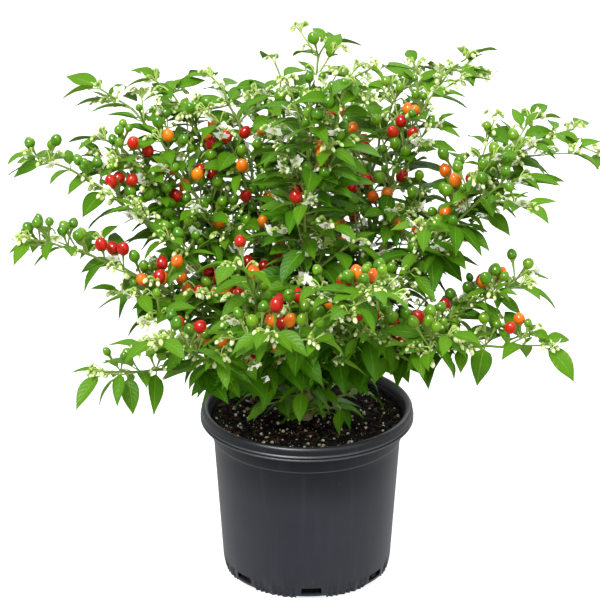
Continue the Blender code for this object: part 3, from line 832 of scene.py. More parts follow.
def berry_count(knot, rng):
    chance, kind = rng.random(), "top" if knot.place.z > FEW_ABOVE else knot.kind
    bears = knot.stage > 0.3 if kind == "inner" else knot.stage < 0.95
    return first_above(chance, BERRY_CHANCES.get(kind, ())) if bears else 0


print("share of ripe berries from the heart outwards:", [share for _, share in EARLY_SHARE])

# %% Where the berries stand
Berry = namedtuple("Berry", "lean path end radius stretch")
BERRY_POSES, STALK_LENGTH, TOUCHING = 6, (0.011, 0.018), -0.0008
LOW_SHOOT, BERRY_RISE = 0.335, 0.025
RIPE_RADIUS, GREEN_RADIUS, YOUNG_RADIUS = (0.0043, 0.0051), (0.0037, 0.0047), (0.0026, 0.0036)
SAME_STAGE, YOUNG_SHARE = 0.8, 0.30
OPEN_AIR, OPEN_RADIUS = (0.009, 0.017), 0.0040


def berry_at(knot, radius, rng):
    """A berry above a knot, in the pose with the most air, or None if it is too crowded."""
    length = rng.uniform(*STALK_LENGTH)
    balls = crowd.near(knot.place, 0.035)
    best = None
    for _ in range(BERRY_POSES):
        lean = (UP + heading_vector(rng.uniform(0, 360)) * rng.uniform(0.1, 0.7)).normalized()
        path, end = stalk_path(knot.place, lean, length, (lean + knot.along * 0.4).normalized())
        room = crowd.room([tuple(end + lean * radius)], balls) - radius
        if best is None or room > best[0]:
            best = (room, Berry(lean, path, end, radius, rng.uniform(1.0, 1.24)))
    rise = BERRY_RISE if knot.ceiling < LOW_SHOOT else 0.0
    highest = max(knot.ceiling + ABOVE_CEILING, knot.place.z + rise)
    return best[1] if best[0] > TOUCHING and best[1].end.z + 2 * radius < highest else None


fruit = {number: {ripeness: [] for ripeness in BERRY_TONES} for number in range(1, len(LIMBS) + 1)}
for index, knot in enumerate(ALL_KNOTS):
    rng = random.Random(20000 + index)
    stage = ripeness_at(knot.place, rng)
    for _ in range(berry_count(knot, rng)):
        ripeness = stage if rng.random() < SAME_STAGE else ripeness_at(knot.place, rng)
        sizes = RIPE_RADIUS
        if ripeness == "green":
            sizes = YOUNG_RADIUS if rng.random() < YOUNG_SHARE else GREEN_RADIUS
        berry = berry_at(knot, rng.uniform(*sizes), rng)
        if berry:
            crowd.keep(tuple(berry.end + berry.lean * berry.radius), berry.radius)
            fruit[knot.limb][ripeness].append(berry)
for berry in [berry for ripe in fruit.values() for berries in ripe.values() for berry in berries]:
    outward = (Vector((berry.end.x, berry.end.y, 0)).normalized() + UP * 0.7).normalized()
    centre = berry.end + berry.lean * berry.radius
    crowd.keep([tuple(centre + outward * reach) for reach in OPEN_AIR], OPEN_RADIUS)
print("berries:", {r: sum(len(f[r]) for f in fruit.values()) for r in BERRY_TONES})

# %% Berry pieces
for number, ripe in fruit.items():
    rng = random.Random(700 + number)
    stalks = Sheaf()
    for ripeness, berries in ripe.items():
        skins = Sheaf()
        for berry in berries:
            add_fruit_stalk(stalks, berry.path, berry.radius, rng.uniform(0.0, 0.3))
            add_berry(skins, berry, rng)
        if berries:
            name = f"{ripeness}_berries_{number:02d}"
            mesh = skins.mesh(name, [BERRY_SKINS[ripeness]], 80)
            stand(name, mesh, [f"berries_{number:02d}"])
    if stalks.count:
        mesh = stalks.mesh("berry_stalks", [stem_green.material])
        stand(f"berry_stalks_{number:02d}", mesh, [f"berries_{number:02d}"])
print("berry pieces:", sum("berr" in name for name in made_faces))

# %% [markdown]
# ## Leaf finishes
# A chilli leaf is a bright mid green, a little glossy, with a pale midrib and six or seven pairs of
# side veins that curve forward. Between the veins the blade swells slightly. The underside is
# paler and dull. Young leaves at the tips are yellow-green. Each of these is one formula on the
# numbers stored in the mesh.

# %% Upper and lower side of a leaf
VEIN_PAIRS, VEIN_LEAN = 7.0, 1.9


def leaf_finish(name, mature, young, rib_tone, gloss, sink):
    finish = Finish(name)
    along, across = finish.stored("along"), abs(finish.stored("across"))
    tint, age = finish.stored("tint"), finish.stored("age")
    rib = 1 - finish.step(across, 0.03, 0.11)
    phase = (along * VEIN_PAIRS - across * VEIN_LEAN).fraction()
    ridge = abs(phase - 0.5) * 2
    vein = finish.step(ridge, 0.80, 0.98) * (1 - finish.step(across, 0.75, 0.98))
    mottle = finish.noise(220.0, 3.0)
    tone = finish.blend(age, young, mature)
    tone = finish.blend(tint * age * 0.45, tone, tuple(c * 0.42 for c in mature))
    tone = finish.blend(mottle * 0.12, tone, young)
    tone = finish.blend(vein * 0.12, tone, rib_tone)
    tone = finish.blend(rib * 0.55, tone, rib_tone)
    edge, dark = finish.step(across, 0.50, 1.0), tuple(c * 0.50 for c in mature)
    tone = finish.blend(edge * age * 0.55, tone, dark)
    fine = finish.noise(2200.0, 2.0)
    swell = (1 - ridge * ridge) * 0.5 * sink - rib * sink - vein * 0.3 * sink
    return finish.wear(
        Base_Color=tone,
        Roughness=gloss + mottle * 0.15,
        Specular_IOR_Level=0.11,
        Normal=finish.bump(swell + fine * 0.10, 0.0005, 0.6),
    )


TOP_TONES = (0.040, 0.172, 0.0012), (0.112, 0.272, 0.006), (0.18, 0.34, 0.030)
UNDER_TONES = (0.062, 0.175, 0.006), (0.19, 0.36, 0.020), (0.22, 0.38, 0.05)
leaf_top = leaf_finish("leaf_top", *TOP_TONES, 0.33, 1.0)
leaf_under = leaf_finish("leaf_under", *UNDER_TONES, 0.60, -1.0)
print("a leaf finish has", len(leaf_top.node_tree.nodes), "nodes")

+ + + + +

EXERCISE DIRECTIONS: Only the lines from the start of the data to the line holding "return first_above(chance, BERRY_CHANCES.get(kind, ()))" are wanted; return them exactly, both ends included.

TASK RESULT:
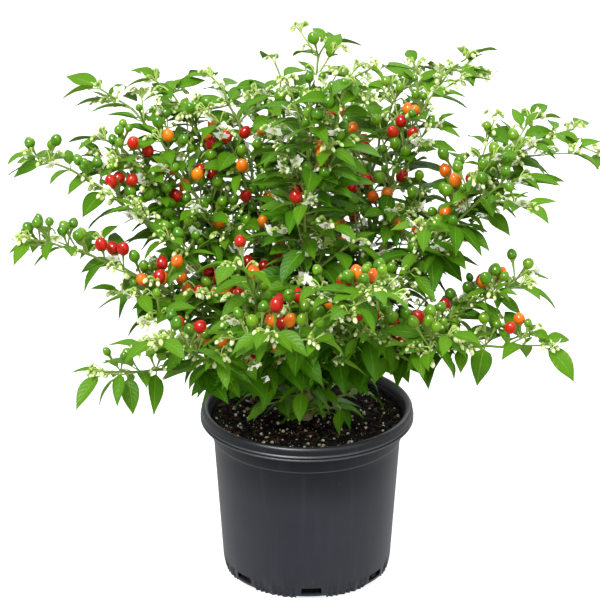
Continue the Blender code for this object: part 3, from line 832 of scene.py. More parts follow.
def berry_count(knot, rng):
    chance, kind = rng.random(), "top" if knot.place.z > FEW_ABOVE else knot.kind
    bears = knot.stage > 0.3 if kind == "inner" else knot.stage < 0.95
    return first_above(chance, BERRY_CHANCES.get(kind, ())) if bears else 0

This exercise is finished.